Gies’ contrarian instinct and optimist spirit was further cemented in October. A program closely tethered to the online space, Gies unveiled Wymer Hall in October. Think of it as a space that brings together two different worlds. Picture a 200-seat auditorium and 18 customizable meeting rooms for students, along with two television sound stages and five studios devoted to online learning initiatives. What’s more, it operates off a sustainable geothermal heating and cooling system for net-zero status. Covering 100,000 square feet and costing $105-million to build, Wymer Hall has become the heart of the business school. More than that, it is a testament to Gies’ commitment to a future that values both the online and campus experiences.

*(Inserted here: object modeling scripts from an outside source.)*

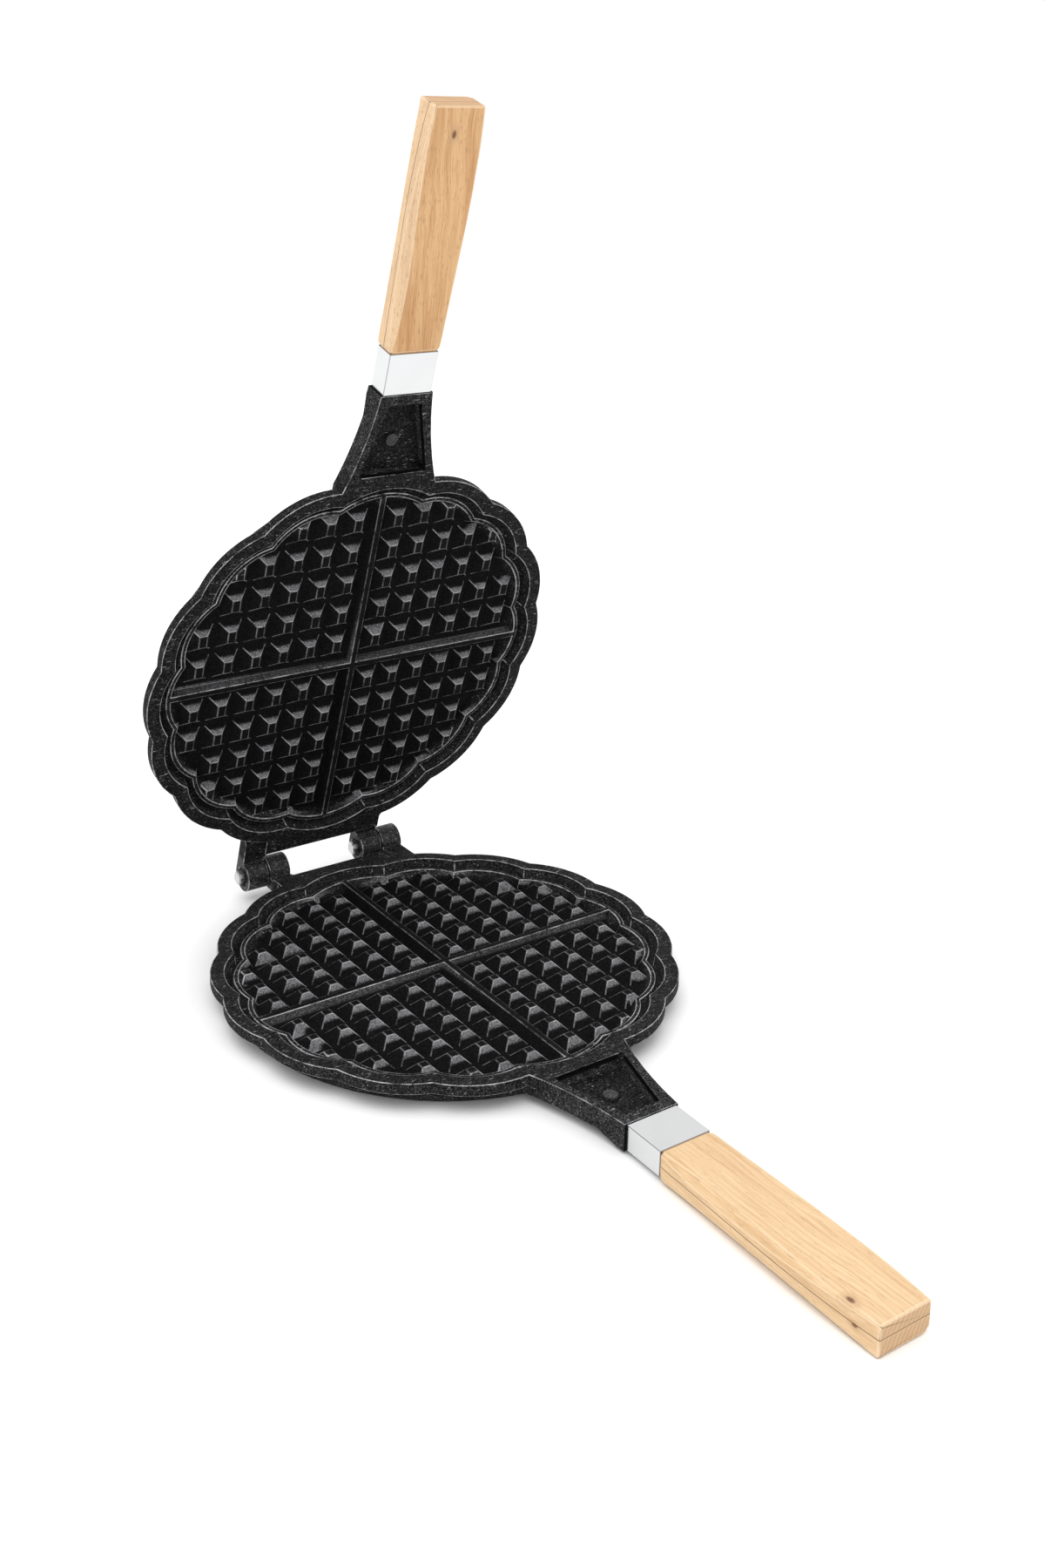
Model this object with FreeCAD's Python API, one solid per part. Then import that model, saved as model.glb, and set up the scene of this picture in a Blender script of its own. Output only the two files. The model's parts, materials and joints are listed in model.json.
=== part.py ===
import FreeCAD, Part
import math
import os

from FreeCAD import Vector

# Lengths are millimetres. Shapes are drawn in the casting frame: the origin is the
# centre of a plate in the parting plane, the plate lies below it, the handle points
# to -Y and the hinge lies to +Y. The upper casting is the lower one turned over.

# Lobed rim of a plate
plate_radius = 96.0
rim_lobe_rise = 2.5
rim_top_width = 5.8
rim_depth = 4.7
lobe_count = 16
wide_lobe_angle = 27.2
parting_gap = 0.5

# Groove and raised ring inside the rim
groove_width = 3.6
ring_lobe_rise = 3.4
ring_top_width = 1.9
ring_drop = 3.05
groove_depth = 2.65
groove_draft = 0.7
ring_inner_draft = 2.0

# Waffle pattern inside the ring
waffle_depth = 3.65
rib_top_width = 2.7
rib_draft = 1.05
stud_height = 3.5
stud_draft = 3.35
stud_width = 10.25
stud_pitch = 12.75
stud_first_edge = 4.4
upper_stud_length = 12.3
upper_stud_pitch = 15.2
upper_stud_first_edge = 5.15
smallest_stud_bite = 2.5

# Round back and foot of a plate
foot_depth = 12.0
back_inset = 1.6
back_slope = 2.4
back_round = 5.5
join_overlap = 1.0

# Neck with its pocket
neck_reach = 37.3
neck_depth = 8.6
neck_flank_sag = 1.5
neck_lip = 0.6
neck_flare_length = 8.5
neck_collar_length = 3.6
neck_end_wall = 4.7
pocket_root_gap = 1.0
pocket_root_wall = 6.0
pocket_depth = 6.3
pocket_corner = 1.2
boss_diameter = 5.5
boss_height = 1.6
boss_from_root = 13.5
stub_length = 10.0

# Hinge
hinge_standoff = 12.0
knuckle_diameter = 13.6
knuckle_inner_x = 19.0
knuckle_length = 10.1
knuckle_gap = 0.7
knuckle_relief = 0.8
arm_top_drop = 1.2
web_clearance = 2.9
web_fillet = 4.5
arm_root_rise = 3.0
arm_root_angle = 6.5
arm_root_fillet = 8.0
arm_root_base = 12.0
pin_diameter = 6.3
pin_proud = 2.8
pin_recess = 0.5
pin_edge = 0.6
pin_press_gap = 0.01
pin_running_gap = 0.06
counterbore_diameter = 9.0
counterbore_depth = 1.0
opening_angle = 71.0

# Ferrule
ferrule_length = 17.8
ferrule_width = 22.7
ferrule_height = 10.4
ferrule_wall = 0.5
ferrule_corner = 0.9
handle_axis_depth = 5.5

# Wooden handle, cut lengthwise into two glued halves. It swells out of the ferrule, and its
# outer half is the thicker one, since the inner faces almost meet when the iron is shut.
handle_end_y = 249.0
handle_front_width = 23.6
handle_middle_width = 25.4
handle_tail_width = 24.3
handle_end_width = 21.8
handle_inner_rise = 5.0
handle_front_outer_rise = 5.8
handle_outer_rise = 6.2
handle_fit = 0.1
handle_seam = 0.1
stub_fit = 0.05
handle_front_gap = 0.2
shoulder_gap = 0.4
shoulder_length = 2.6
shoulder_steps = 3
handle_end_bevel = 0.5

# Facets along the planed side of the handle, and the narrower ones along its plain side
facet_front = 1.1
facet_middle = 2.9
facet_tail_top = 0.95
facet_tail_low = 1.9
facet_end = 0.35
middle_share = 0.45
tail_share = 0.84
plain_facet_top = 0.9
plain_facet_low = 1.8

# Steel tang between the halves and the dowels through it
tang_width = 8.0
tang_thickness = 3.0
tang_embed = 8.0
tang_reach = 72.0
tang_fit = 0.03
dowel_diameter = 3.0
dowel_length = 7.0
dowel_first = 16.0
dowel_spacing = 34.0
dowel_fit = 0.02

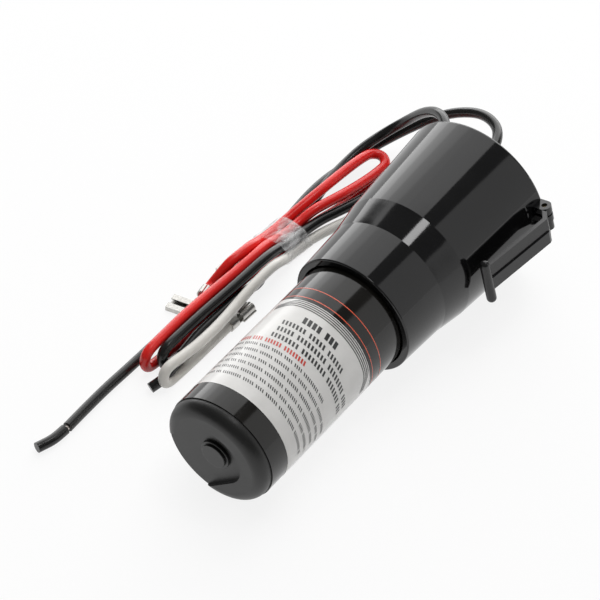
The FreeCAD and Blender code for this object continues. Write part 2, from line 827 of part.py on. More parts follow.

“Everything about this building was designed with learners in mind,” Elliott told donors, students, faculty and guests at the ribbon cutting. “It offers flexible classrooms, collaboration areas, content production studios, team workspaces, and welcoming lounges. Every detail reflects our intentionality – spaces that foster collaboration, spark innovation, and build connection.”
“It’s an investment in the success of the College. It’s an investment in the success of the campus. And it’s an investment in innovation, because it is not your traditional teaching and learning environment,” added University of Illinois Provost John Coleman at the opening.
All in all, the Gies approach is an embrace of the Kaizen concept of “continuous innovation,” with an emphasis on acting fast. And it is a strategy that other business schools may want to study closely.
“If we stop innovating, we stop leading,” Dean Elliott tells P&Q.